▶ _AIM_: Look through the lines and report how many include the word "joints", giving nothing but the number.

— START OF THE INPUT —

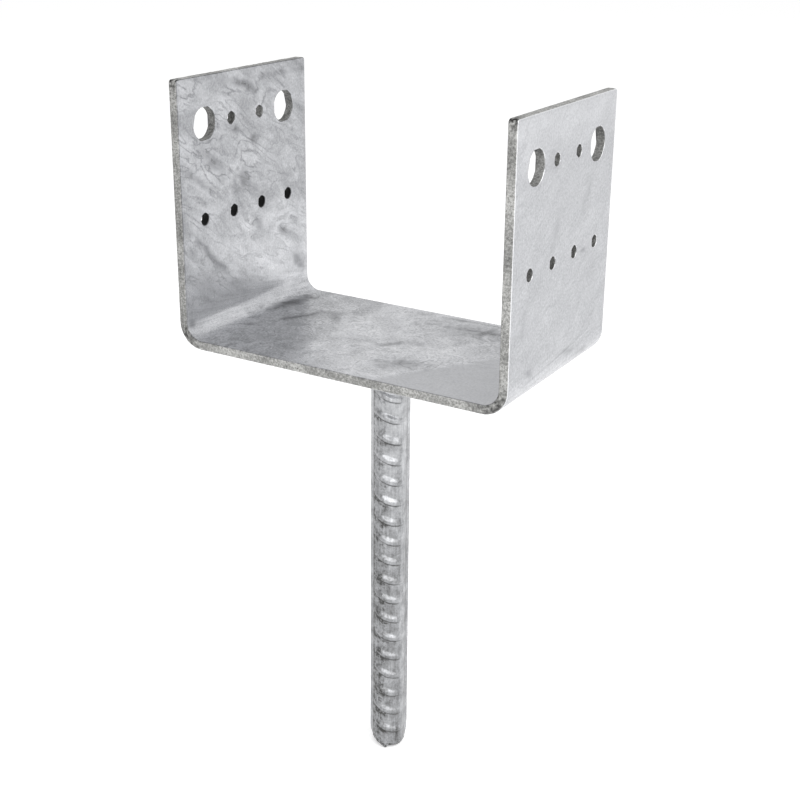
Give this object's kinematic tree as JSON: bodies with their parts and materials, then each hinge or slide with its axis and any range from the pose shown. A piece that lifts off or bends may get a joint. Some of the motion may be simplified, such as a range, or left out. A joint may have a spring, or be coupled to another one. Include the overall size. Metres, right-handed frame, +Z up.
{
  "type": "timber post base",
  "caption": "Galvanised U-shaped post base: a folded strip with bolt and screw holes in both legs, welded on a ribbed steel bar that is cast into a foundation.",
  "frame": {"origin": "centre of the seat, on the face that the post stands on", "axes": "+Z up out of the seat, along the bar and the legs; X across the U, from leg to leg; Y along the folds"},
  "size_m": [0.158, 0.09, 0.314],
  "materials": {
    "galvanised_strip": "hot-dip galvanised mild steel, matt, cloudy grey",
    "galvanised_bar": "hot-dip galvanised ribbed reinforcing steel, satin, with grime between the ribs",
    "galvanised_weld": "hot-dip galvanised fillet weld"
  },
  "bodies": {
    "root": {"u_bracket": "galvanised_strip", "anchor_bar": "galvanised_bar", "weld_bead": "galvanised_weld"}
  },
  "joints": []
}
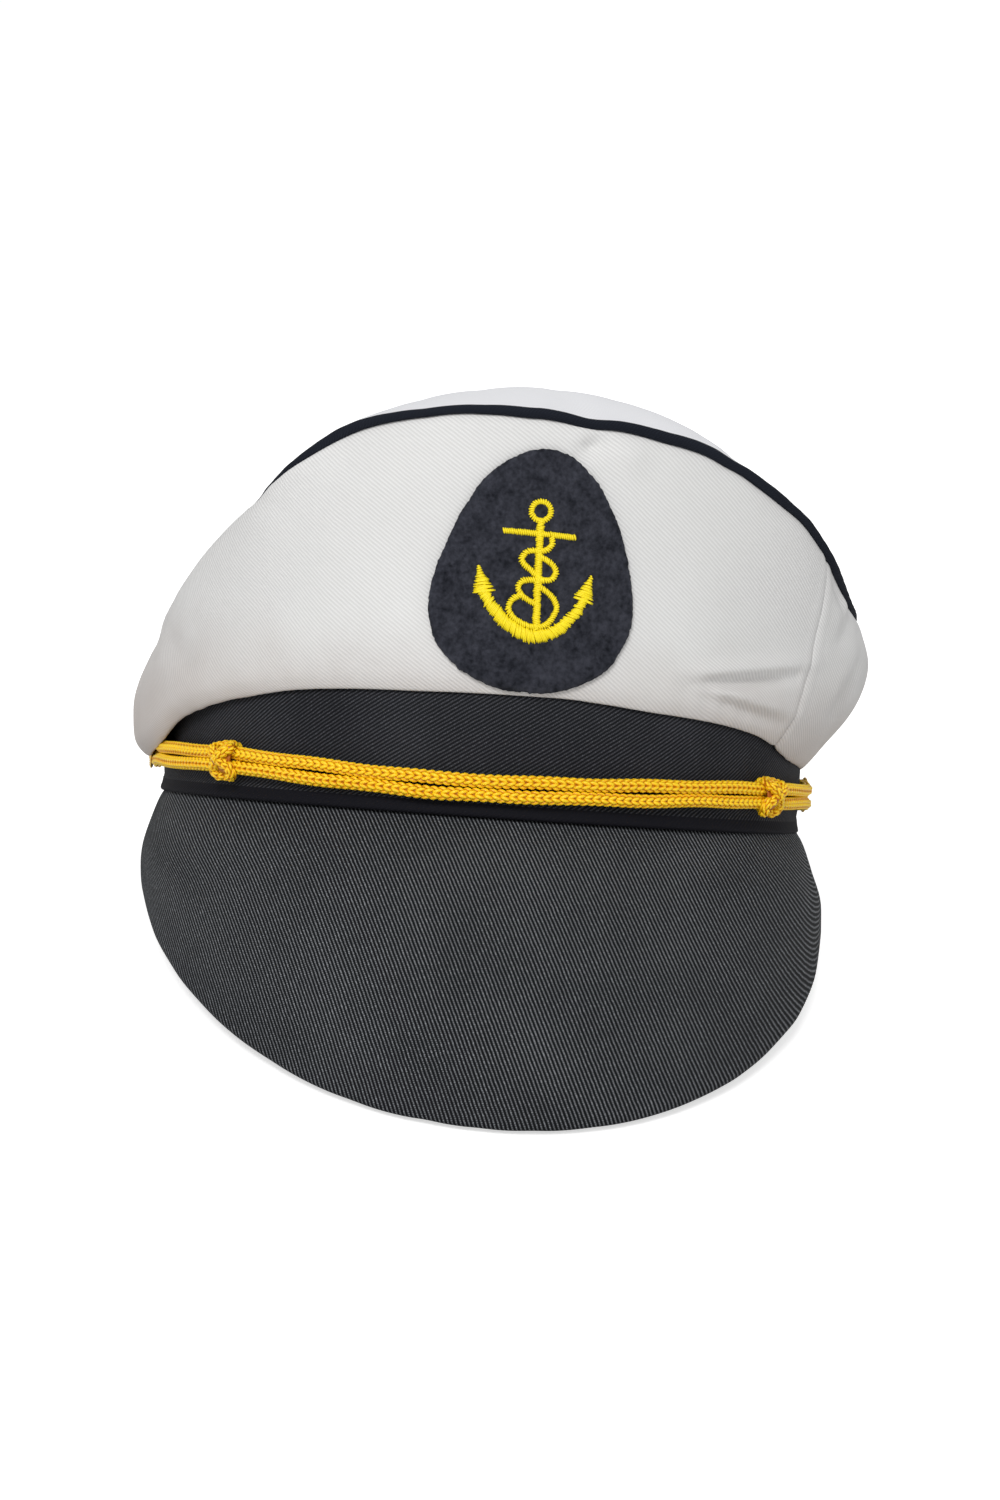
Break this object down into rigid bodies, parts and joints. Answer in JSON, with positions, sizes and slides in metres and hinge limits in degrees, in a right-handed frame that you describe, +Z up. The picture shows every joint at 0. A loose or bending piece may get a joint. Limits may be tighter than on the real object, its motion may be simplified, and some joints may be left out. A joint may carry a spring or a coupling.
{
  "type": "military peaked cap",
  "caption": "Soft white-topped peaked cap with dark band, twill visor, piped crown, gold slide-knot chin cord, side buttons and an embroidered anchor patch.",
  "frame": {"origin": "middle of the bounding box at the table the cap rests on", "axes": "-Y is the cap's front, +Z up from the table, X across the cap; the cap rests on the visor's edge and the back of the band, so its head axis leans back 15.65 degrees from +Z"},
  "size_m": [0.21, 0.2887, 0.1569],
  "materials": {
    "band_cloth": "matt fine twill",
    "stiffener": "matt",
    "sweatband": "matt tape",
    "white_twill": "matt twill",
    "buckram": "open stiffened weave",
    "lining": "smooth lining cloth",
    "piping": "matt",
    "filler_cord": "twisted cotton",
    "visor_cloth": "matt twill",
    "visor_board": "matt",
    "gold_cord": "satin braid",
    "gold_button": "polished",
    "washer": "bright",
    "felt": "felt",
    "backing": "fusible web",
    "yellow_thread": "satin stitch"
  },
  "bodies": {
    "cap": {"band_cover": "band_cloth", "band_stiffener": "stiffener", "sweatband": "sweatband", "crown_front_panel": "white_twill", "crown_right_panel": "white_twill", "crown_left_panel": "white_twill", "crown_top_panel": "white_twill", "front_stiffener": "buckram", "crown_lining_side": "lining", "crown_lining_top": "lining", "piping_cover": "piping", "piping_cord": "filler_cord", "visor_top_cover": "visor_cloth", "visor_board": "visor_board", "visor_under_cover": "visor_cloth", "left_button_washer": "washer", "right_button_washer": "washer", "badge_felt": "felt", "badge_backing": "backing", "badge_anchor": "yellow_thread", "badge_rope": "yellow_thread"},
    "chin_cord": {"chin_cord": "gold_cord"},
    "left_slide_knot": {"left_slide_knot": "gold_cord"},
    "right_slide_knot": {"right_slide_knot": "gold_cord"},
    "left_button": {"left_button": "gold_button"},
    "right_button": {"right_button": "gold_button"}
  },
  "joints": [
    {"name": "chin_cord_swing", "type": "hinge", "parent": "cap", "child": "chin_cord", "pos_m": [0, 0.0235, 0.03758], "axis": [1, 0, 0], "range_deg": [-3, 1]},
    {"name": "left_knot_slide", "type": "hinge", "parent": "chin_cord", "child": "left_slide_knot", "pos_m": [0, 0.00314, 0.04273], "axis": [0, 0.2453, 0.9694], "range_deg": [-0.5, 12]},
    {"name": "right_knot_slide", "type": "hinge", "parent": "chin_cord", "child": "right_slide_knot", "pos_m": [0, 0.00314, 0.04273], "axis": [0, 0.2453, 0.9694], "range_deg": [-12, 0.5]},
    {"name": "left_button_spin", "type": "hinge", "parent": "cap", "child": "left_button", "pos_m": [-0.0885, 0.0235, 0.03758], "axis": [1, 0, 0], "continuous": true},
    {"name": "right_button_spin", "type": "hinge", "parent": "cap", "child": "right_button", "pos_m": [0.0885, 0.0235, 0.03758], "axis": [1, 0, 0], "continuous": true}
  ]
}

— END OF THE INPUT —
— START OF THE INPUT —

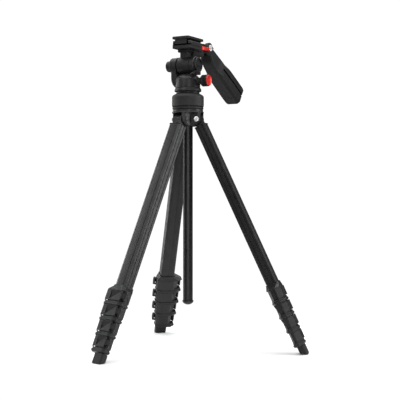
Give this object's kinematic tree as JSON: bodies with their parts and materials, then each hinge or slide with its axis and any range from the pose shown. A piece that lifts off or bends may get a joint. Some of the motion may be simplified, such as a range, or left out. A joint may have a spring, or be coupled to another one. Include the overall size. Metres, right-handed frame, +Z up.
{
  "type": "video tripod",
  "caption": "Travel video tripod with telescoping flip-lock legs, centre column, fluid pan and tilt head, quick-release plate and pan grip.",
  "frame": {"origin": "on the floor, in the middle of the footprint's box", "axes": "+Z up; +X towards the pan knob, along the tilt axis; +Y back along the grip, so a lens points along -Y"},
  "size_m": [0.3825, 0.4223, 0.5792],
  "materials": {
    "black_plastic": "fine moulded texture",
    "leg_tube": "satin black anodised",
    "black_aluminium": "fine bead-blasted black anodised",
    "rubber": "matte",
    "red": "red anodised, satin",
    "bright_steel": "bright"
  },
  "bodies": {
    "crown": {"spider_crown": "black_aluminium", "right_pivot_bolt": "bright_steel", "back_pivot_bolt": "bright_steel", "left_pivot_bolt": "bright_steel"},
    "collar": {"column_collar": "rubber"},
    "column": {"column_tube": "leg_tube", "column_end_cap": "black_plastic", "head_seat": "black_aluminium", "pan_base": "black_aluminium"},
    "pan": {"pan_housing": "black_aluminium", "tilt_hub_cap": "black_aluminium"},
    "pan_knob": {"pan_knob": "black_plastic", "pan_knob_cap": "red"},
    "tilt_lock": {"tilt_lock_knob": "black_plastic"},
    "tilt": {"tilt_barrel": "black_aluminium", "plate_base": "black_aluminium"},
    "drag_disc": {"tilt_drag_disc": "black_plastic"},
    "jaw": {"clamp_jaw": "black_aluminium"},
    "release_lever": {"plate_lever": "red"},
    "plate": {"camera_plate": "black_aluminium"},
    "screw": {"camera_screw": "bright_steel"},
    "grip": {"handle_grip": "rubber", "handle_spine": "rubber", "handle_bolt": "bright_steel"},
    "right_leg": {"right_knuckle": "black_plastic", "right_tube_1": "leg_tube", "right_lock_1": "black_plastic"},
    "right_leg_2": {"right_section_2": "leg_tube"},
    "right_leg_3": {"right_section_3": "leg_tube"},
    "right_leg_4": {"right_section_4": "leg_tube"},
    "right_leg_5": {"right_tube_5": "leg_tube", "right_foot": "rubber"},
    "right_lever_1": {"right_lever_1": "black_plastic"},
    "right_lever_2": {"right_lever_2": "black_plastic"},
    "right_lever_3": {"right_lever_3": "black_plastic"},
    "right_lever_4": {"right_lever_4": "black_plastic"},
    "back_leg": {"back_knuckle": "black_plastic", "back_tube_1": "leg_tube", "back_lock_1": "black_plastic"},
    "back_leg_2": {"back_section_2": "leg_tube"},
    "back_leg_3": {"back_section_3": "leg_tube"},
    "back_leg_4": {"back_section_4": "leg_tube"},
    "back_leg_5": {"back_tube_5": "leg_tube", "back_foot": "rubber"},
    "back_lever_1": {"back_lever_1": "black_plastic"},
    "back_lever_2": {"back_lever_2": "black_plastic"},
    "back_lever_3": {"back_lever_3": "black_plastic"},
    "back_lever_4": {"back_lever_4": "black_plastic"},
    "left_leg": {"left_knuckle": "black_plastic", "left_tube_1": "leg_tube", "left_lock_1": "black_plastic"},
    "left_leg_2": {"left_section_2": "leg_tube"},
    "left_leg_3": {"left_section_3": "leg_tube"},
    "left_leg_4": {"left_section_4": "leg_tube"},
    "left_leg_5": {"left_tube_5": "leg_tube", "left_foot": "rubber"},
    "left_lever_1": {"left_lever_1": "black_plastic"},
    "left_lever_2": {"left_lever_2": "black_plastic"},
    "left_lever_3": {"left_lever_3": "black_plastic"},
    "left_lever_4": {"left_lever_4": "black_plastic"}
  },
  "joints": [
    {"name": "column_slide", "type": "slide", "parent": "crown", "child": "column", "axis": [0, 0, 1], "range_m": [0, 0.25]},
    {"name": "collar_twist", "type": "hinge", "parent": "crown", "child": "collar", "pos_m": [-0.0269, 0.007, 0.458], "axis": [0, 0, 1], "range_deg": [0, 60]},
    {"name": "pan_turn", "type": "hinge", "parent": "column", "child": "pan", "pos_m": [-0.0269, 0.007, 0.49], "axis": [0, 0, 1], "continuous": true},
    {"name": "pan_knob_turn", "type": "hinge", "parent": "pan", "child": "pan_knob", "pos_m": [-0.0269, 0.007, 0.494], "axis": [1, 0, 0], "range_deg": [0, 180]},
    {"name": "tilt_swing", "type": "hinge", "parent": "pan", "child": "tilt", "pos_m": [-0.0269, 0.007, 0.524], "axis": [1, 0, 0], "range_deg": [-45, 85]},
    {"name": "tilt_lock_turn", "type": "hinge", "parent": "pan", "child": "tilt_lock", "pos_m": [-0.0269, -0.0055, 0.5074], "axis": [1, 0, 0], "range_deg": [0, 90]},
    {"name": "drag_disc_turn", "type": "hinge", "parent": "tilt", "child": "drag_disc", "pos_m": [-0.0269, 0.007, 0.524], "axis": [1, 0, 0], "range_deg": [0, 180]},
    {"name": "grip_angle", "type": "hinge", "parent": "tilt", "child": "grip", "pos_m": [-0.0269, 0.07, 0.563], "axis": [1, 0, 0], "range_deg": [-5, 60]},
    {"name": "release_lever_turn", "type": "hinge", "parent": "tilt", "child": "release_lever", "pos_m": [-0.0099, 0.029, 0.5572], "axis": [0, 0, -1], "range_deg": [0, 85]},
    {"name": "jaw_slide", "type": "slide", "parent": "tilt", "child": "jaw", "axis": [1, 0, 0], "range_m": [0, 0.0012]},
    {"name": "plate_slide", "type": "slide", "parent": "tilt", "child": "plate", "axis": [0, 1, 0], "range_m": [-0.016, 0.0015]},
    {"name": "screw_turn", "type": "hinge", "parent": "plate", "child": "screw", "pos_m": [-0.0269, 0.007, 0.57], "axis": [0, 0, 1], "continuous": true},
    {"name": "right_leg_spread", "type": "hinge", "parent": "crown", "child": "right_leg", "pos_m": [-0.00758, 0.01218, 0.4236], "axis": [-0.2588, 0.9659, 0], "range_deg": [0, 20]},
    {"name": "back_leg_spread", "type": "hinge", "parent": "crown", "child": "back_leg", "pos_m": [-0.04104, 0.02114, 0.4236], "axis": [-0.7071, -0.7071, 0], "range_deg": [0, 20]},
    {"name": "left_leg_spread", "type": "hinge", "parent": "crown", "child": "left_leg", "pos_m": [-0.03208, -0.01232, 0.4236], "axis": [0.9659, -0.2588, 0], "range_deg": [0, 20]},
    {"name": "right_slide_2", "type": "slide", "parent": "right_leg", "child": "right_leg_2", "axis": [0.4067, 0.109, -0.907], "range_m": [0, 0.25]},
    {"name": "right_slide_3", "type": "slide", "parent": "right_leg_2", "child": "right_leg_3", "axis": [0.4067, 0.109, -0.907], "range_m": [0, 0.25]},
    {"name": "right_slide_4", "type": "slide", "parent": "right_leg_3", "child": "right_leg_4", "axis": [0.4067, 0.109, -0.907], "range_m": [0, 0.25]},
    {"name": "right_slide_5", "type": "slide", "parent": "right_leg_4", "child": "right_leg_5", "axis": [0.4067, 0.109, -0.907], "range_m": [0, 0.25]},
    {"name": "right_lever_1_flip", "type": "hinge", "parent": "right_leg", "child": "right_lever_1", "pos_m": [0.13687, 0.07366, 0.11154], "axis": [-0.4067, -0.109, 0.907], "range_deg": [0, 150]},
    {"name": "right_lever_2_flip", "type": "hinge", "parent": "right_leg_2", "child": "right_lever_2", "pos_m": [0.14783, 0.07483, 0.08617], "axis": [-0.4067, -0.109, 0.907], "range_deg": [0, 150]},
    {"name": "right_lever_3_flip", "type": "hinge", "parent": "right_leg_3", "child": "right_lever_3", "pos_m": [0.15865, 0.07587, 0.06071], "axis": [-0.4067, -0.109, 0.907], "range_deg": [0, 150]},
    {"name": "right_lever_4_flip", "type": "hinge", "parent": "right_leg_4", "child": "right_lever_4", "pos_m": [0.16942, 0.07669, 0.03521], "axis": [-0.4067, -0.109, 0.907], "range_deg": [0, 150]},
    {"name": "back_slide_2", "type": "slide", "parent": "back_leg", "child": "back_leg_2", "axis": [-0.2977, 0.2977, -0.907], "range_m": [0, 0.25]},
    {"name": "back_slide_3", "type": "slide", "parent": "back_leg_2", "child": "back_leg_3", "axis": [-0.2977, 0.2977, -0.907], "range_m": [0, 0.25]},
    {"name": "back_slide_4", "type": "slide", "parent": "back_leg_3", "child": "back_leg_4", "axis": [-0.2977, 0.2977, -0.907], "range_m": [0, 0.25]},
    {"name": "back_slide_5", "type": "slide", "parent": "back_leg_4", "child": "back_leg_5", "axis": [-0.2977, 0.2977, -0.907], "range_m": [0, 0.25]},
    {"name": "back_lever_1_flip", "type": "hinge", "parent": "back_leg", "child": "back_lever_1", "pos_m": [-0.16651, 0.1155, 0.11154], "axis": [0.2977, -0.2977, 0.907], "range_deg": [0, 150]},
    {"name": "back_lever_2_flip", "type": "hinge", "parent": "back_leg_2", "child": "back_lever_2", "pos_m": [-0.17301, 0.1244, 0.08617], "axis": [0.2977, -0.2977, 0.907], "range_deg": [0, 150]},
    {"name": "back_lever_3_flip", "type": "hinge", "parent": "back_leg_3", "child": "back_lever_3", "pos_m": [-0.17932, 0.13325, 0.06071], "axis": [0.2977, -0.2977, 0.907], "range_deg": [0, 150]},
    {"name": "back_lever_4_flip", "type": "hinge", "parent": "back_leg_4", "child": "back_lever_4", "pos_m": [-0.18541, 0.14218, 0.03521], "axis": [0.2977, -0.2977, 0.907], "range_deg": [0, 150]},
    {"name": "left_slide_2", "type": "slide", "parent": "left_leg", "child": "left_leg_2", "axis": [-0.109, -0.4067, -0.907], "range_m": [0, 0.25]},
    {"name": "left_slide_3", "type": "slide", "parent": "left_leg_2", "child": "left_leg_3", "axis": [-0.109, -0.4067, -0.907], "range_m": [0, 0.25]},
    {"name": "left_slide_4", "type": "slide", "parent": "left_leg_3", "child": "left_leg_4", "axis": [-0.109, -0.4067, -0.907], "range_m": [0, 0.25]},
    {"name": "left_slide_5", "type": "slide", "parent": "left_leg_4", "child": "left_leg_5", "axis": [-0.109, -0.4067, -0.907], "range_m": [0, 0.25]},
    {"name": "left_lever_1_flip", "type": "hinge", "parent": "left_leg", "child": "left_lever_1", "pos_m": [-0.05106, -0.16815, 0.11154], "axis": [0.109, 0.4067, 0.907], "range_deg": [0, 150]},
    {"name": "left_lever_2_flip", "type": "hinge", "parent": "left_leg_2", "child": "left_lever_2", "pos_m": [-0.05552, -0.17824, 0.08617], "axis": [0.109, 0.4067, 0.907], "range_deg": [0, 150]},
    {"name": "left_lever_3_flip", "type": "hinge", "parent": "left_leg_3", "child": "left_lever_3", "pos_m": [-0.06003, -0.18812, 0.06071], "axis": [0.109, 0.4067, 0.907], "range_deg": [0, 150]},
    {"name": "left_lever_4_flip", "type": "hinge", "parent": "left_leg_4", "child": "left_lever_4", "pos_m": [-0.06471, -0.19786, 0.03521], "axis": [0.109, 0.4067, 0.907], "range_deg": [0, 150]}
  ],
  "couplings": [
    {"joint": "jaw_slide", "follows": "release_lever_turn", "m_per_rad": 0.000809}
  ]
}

— END OF THE INPUT —

▶ _ANSWER BELOW_: 4